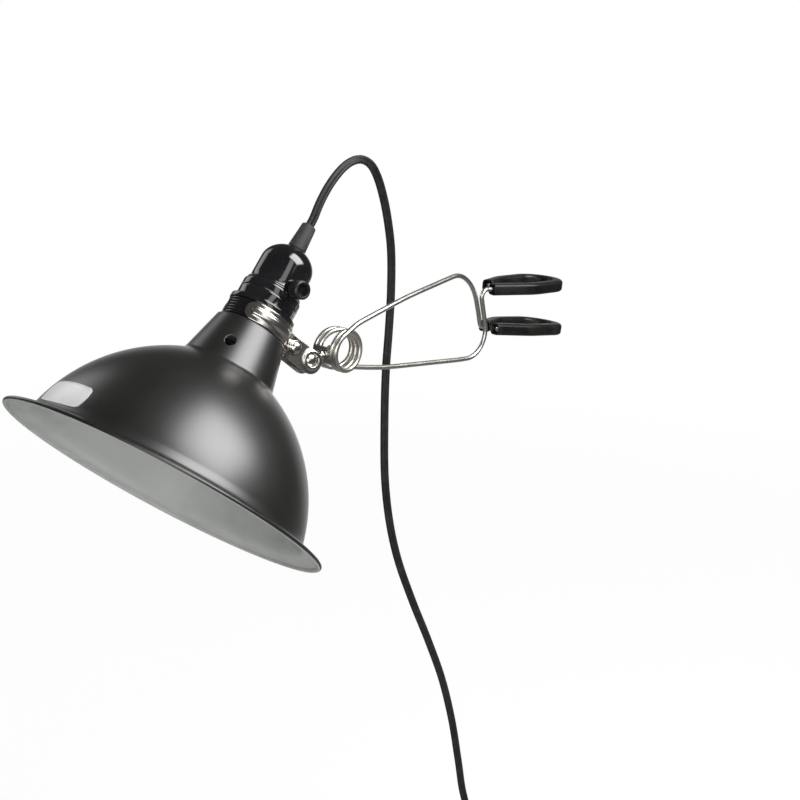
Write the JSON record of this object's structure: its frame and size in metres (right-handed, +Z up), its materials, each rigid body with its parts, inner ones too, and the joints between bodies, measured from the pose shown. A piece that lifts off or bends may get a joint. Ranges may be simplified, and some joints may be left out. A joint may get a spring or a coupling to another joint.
{
  "type": "clip on reading lamp",
  "caption": "Reading lamp with a flared metal shade on a switched screw socket, held by a ball joint on a sprung wire clip, with a flat cord and plug.",
  "frame": {"origin": "centre of the flat underside of the upper jaw's sleeve, at its rounded tip", "axes": "+X out along the jaws over the board, +Z up, +Y to the left when looking along +X; the shade hangs on the -X side"},
  "size_m": [0.4339, 0.2023, 0.5224],
  "materials": {
    "spring_wire": "polished nickel plate",
    "nickel_parts": "polished nickel plate",
    "jaw_rubber": "smooth black, soft sheen",
    "shade_black": "satin black outside, light grey inside",
    "bakelite": "glossy moulded black",
    "grip_plastic": "matt dark grey",
    "cord_pvc": "flat twin cord, black",
    "plug_plastic": "moulded black",
    "tie_plastic": "black strap",
    "porcelain": "unglazed white",
    "brass_contacts": "bare stamped brass",
    "steel_small": "plain steel",
    "lamp_cap": "plain aluminium",
    "opal_glass": "opal white"
  },
  "bodies": {
    "clip": {"clip_coil": "spring_wire", "clip_lower_arm": "spring_wire", "upper_jaw_sleeve": "jaw_rubber", "coil_saddle_outer": "nickel_parts", "coil_saddle_inner": "nickel_parts", "stud_nut": "nickel_parts", "cord_lower": "cord_pvc", "cord_coil": "cord_pvc", "cord_tie": "tie_plastic", "plug_body": "plug_plastic", "plug_pin_left": "nickel_parts", "plug_pin_right": "nickel_parts"},
    "squeeze_arm": {"clip_upper_arm": "spring_wire", "lower_jaw_sleeve": "jaw_rubber"},
    "stud": {"ball_stud": "nickel_parts"},
    "head": {"shade": "shade_black", "shade_ring": "bakelite", "socket_cap": "bakelite", "socket_mantle": "bakelite", "socket_insert": "porcelain", "screw_shell": "brass_contacts", "centre_contact": "brass_contacts", "terminal_screw_left": "brass_contacts", "terminal_screw_right": "brass_contacts", "bulb_glass": "opal_glass", "bulb_cap": "lamp_cap", "bulb_contact": "brass_contacts", "clamp_half_front": "nickel_parts", "clamp_half_rear": "nickel_parts", "clamp_screw": "nickel_parts", "clamp_nut": "nickel_parts", "cord_grip": "grip_plastic", "cord_upper": "cord_pvc"},
    "knob": {"switch_knob": "bakelite", "switch_spindle": "steel_small"}
  },
  "joints": [
    {"name": "clip_squeeze", "type": "hinge", "parent": "clip", "child": "squeeze_arm", "pos_m": [-0.221, 0, -0.0229], "axis": [0, 1, 0], "range_deg": [-6, 16], "stiffness_Nm_per_rad": 10, "deforming": ["clip_coil"]},
    {"name": "ball_twist", "type": "hinge", "parent": "clip", "child": "stud", "pos_m": [-0.24793, 0, -0.02669], "axis": [0.9903, 0, 0.1392], "range_deg": [-60, 60], "deforming": ["cord_lower"]},
    {"name": "head_tilt", "type": "hinge", "parent": "stud", "child": "head", "pos_m": [-0.24793, 0, -0.02669], "axis": [0.2587, 0.9472, -0.1894], "range_deg": [-60, 55], "deforming": ["cord_upper"]},
    {"name": "switch_knob", "type": "hinge", "parent": "head", "child": "knob", "pos_m": [-0.26524, 0.01324, 0.01595], "axis": [-0.1498, -0.9826, 0.1096], "continuous": true}
  ]
}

(INSTRUCTION)
Repeat the data precisely, line by line.

(ANSWER IN FULL)
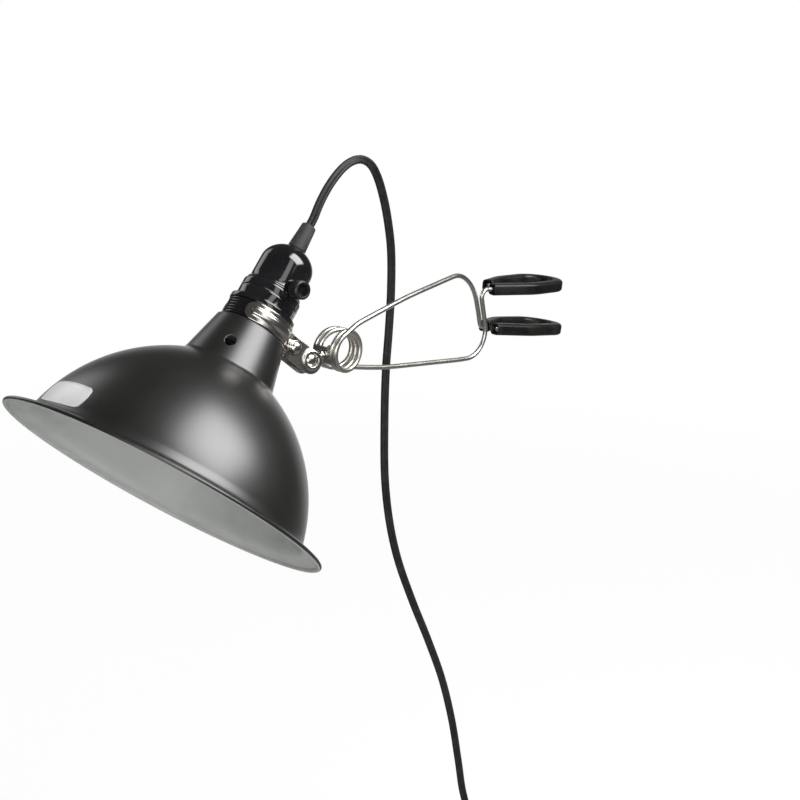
Write the JSON record of this object's structure: its frame and size in metres (right-handed, +Z up), its materials, each rigid body with its parts, inner ones too, and the joints between bodies, measured from the pose shown. A piece that lifts off or bends may get a joint. Ranges may be simplified, and some joints may be left out. A joint may get a spring or a coupling to another joint.
{
  "type": "clip on reading lamp",
  "caption": "Reading lamp with a flared metal shade on a switched screw socket, held by a ball joint on a sprung wire clip, with a flat cord and plug.",
  "frame": {"origin": "centre of the flat underside of the upper jaw's sleeve, at its rounded tip", "axes": "+X out along the jaws over the board, +Z up, +Y to the left when looking along +X; the shade hangs on the -X side"},
  "size_m": [0.4339, 0.2023, 0.5224],
  "materials": {
    "spring_wire": "polished nickel plate",
    "nickel_parts": "polished nickel plate",
    "jaw_rubber": "smooth black, soft sheen",
    "shade_black": "satin black outside, light grey inside",
    "bakelite": "glossy moulded black",
    "grip_plastic": "matt dark grey",
    "cord_pvc": "flat twin cord, black",
    "plug_plastic": "moulded black",
    "tie_plastic": "black strap",
    "porcelain": "unglazed white",
    "brass_contacts": "bare stamped brass",
    "steel_small": "plain steel",
    "lamp_cap": "plain aluminium",
    "opal_glass": "opal white"
  },
  "bodies": {
    "clip": {"clip_coil": "spring_wire", "clip_lower_arm": "spring_wire", "upper_jaw_sleeve": "jaw_rubber", "coil_saddle_outer": "nickel_parts", "coil_saddle_inner": "nickel_parts", "stud_nut": "nickel_parts", "cord_lower": "cord_pvc", "cord_coil": "cord_pvc", "cord_tie": "tie_plastic", "plug_body": "plug_plastic", "plug_pin_left": "nickel_parts", "plug_pin_right": "nickel_parts"},
    "squeeze_arm": {"clip_upper_arm": "spring_wire", "lower_jaw_sleeve": "jaw_rubber"},
    "stud": {"ball_stud": "nickel_parts"},
    "head": {"shade": "shade_black", "shade_ring": "bakelite", "socket_cap": "bakelite", "socket_mantle": "bakelite", "socket_insert": "porcelain", "screw_shell": "brass_contacts", "centre_contact": "brass_contacts", "terminal_screw_left": "brass_contacts", "terminal_screw_right": "brass_contacts", "bulb_glass": "opal_glass", "bulb_cap": "lamp_cap", "bulb_contact": "brass_contacts", "clamp_half_front": "nickel_parts", "clamp_half_rear": "nickel_parts", "clamp_screw": "nickel_parts", "clamp_nut": "nickel_parts", "cord_grip": "grip_plastic", "cord_upper": "cord_pvc"},
    "knob": {"switch_knob": "bakelite", "switch_spindle": "steel_small"}
  },
  "joints": [
    {"name": "clip_squeeze", "type": "hinge", "parent": "clip", "child": "squeeze_arm", "pos_m": [-0.221, 0, -0.0229], "axis": [0, 1, 0], "range_deg": [-6, 16], "stiffness_Nm_per_rad": 10, "deforming": ["clip_coil"]},
    {"name": "ball_twist", "type": "hinge", "parent": "clip", "child": "stud", "pos_m": [-0.24793, 0, -0.02669], "axis": [0.9903, 0, 0.1392], "range_deg": [-60, 60], "deforming": ["cord_lower"]},
    {"name": "head_tilt", "type": "hinge", "parent": "stud", "child": "head", "pos_m": [-0.24793, 0, -0.02669], "axis": [0.2587, 0.9472, -0.1894], "range_deg": [-60, 55], "deforming": ["cord_upper"]},
    {"name": "switch_knob", "type": "hinge", "parent": "head", "child": "knob", "pos_m": [-0.26524, 0.01324, 0.01595], "axis": [-0.1498, -0.9826, 0.1096], "continuous": true}
  ]
}